Dáil debates

Wednesday, 26 November 2008

Finance (No. 2) Bill 2008: Second Stage (Resumed)

 

3:00 pm

Photo of Seymour CrawfordSeymour Crawford (Cavan-Monaghan, Fine Gael)

The Finance Bill 2008 is the last section of a completely discredited budget, with many U-turns and a total failure to face reality. Since last July, the Taoiseach and his Ministers prepared the country for what they said would be a tough but fair budget. They would look after those in need, but instead the budget attacked the medical card for the elderly, the education of our children, and by raising taxes on employment, the incentive to work.

In County Monaghan over the last five years, 1,200 jobs have been lost in the furniture industry. Along with the losses in the building trade, hundreds have also been lost in the timber frame manufacturing companies IJM and Century Homes.

The Bill before us increases VAT at a time when the VAT rate in Northern Ireland has been cut. This will have a devastating effect in my constituency and the entire Border region. The VAT rate in Northern Ireland is now 15% compared with 21.5% in the Republic. The price of petrol was also increased in the budget by eight cent per litre, bringing it close to the price in Northern Ireland and therefore discouraging people from travelling South to buy petrol and other goods.

I urge the Minister, even at this late stage, to reconsider the VAT situation and take account of the proposal made by Fine Gael last summer to introduce a VAT rate of 20% and claw back some of the windfall benefits obtained by the ESB and others.

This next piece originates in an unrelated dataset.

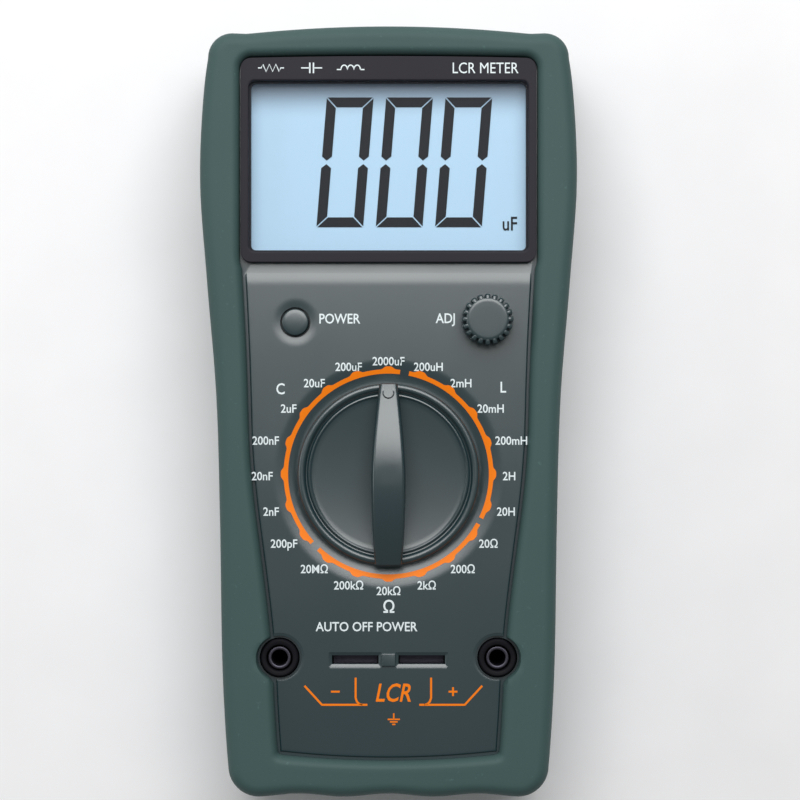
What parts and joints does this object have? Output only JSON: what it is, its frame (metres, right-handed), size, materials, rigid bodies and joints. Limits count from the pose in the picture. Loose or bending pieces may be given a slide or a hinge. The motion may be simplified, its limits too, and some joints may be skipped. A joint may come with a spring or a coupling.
{
  "type": "component tester",
  "caption": "Handheld component tester in a rubber holster: display, sprung power button, zero adjuster, clicking range dial, round test jacks, component slots and a folding tilt stand.",
  "frame": {"origin": "centre of the bounding box's bottom face: the middle of the back of the holster, on the bench it lies on", "axes": "+X to the right seen from the front, +Y towards the display end, +Z out of the front panel"},
  "size_m": [0.093, 0.19, 0.041],
  "materials": {
    "holster_rubber": "soft matt thermoplastic rubber",
    "panel_plastic": "fine satin",
    "case_plastic": "fine texture",
    "bezel_plastic": "fine texture",
    "lens_clear": "clear",
    "lcd_glass": "satin polariser",
    "zebra_rubber": "matt",
    "white_plastic": "satin",
    "circuit_board": "solder mask",
    "black_plastic": "satin",
    "steel": "plated",
    "fuse_glass": "clear",
    "brass": "satin",
    "control_plastic": "satin",
    "blue_plastic": "satin",
    "felt": "pressed",
    "jack_plastic": "moulded",
    "battery_can": "printed wrap",
    "red_insulation": "pvc",
    "foam": "open cell",
    "dark_nickel": "dark plated",
    "print_white": "screen print",
    "print_orange": "screen print",
    "lcd_ink": "liquid crystal segment"
  },
  "bodies": {
    "meter": {"holster": "holster_rubber", "front_case": "panel_plastic", "rear_case": "case_plastic", "display_bezel": "bezel_plastic", "display_lens": "lens_clear", "lcd_panel": "lcd_glass", "zebra_strip": "zebra_rubber", "backlight_panel": "white_plastic", "lcd_frame": "white_plastic", "main_pcb": "circuit_board", "meter_chip": "black_plastic", "pcb_screw_1": "steel", "pcb_screw_2": "steel", "pcb_screw_3": "steel", "pcb_screw_4": "steel", "fuse": "fuse_glass", "fuse_clip_1": "brass", "fuse_clip_2": "brass", "power_switch_body": "black_plastic", "adj_pot_body": "blue_plastic", "dial_washer": "felt", "jack_insulator_neg": "jack_plastic", "jack_sleeve_neg": "dark_nickel", "jack_insulator_pos": "jack_plastic", "jack_sleeve_pos": "dark_nickel", "test_socket": "black_plastic", "test_clip_neg": "dark_nickel", "test_clip_pos": "dark_nickel", "battery_9v": "battery_can", "battery_snap": "black_plastic", "battery_lead_red": "red_insulation", "battery_lead_black": "jack_plastic", "battery_pad": "foam", "case_screw_1": "steel", "case_screw_2": "steel", "case_screw_3": "steel", "case_screw_4": "steel"},
    "dial": {"dial_knob": "control_plastic", "dial_rotor": "white_plastic", "detent_ball_1": "steel", "detent_ball_2": "steel", "detent_spring_1": "steel", "detent_spring_2": "steel", "wiper_contact_1": "brass", "wiper_contact_2": "brass", "wiper_contact_3": "brass", "wiper_contact_4": "brass"},
    "adjuster": {"adj_knob": "control_plastic", "adj_shaft": "steel"},
    "power": {"power_button": "control_plastic", "power_switch_plunger": "white_plastic", "power_switch_spring": "steel"},
    "stand": {"tilt_stand": "case_plastic"},
    "battery_cover": {"battery_door": "case_plastic", "battery_door_screw": "steel"}
  },
  "joints": [
    {"name": "dial_turn", "type": "hinge", "parent": "meter", "child": "dial", "pos_m": [0, -0.0154, 0.03], "axis": [0, 0, -1], "continuous": true},
    {"name": "adjuster_turn", "type": "hinge", "parent": "meter", "child": "adjuster", "pos_m": [0.0243, 0.0226, 0.03], "axis": [0, 0, -1], "range_deg": [-140, 140]},
    {"name": "power_press", "type": "slide", "parent": "meter", "child": "power", "axis": [0, 0, -1], "range_m": [0, 0.002], "stiffness_N_per_m": 900, "springref_m": -0.0008, "deforming": ["power_switch_spring"]},
    {"name": "stand_fold", "type": "hinge", "parent": "meter", "child": "stand", "pos_m": [0, 0.052, 0.0036], "axis": [1, 0, 0], "range_deg": [0, 60]},
    {"name": "battery_door_lift", "type": "slide", "parent": "meter", "child": "battery_cover", "axis": [0, 0, -1], "range_m": [0, 0.02]}
  ]
}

It is vital the Ministers for Enterprise, Trade and Employment and Finance take a serious look at the price differentials north and south of the Border in the same retail chains. They must deal with the anomaly that exists, especially with regard to food products, to which VAT does not apply. Taxes on car parking spaces and tax relief for bicycles will not affect the Border region.

We understood that the Taoiseach had a plan to take the country out of recession but this Bill introduces 17 new taxes aimed at ordinary taxpayers, raising an average of €2,500 from a typical household. The Minister has been forced by the Opposition and the general public into a U-turn on the income levy provision, which is now a little more equitable than its original form, but there are still serious problems for self-employed people where their gross income is being utilised as the base. In the farming sector, for example, most farmers have been forced to make major investments on their farms for environmental reasons. That investment will not increase their incomes by one cent but the normal depreciation allowance will not be allowed.

When the Government took initial steps to deal with the banking problems it was supported by the Fine Gael Party. However, it is totally unacceptable that the current uncertainty be allowed to continue, putting serious pressure on small industries for whom necessary and normal overdrafts are no longer available. It is vital the Minister brings his discussions with the banks to a speedy conclusion to ensure that finance is available to small businesses. Otherwise, more jobs will be lost and our best workers will either emigrate or join the swelling dole queues, thus increasing costs to the State.

It is unreal that at a time of economic difficulty, the Government has chosen to target education. There is no doubt the increase in class sizes and the lack of teachers and support services will mean that disadvantaged children and those with disabilities will have a lesser chance of obtaining employment on leaving school and will, in the long term, cost the country much more.

I cannot leave the subject of the budget and this Finance Bill without referring to the complete lack of leadership and responsibility at the Department of Health and Children and the HSE. The Finance Bill itself does not deal with the medical cards for those over 70. I understand that the medical card fiasco will be dealt with in separate legislation. However, it is impossible to understand the logic of a Minister and her appointees closing public hospital wards, such as the orthopaedic ward at Our Lady's Hospital in Navan, where there are state-of-the-art theatres and top quality staff. Patients who should have been operated on in that facility are now being sent to private facilities and their treatment is being funded under the National Treatment Purchase Fund or under private health insurance. Clearly, for the Minister for Health and Children, it is more important to prop up her friends in the private sector than to deal with the mismanagement of public health services.

While I welcome the U-turn in the Finance Bill vis-À-vis the original budget statement that full tax relief would not be available to those who must pay nursing home charges, the fact that the so-called fair deal has been delayed indefinitely and its financial structures severely limited will have a major effect on many families in the future.

I welcome the fact the Minister for Finance is committed to examining the overall cost of public service. Once again, however, rather than demand responsibility from the 33 Ministers and Ministers of State, he has decided to set up another independent review. Unfortunately, the track record of this Government in dealing with problems highlighted by the Opposition, the national media or independent reviews is not promising. I do not expect a better result from this latest review, unless the Taoiseach and Minister for Finance accept that major surgery is needed to bring the cost of running this country under control and to regain our lost competitiveness.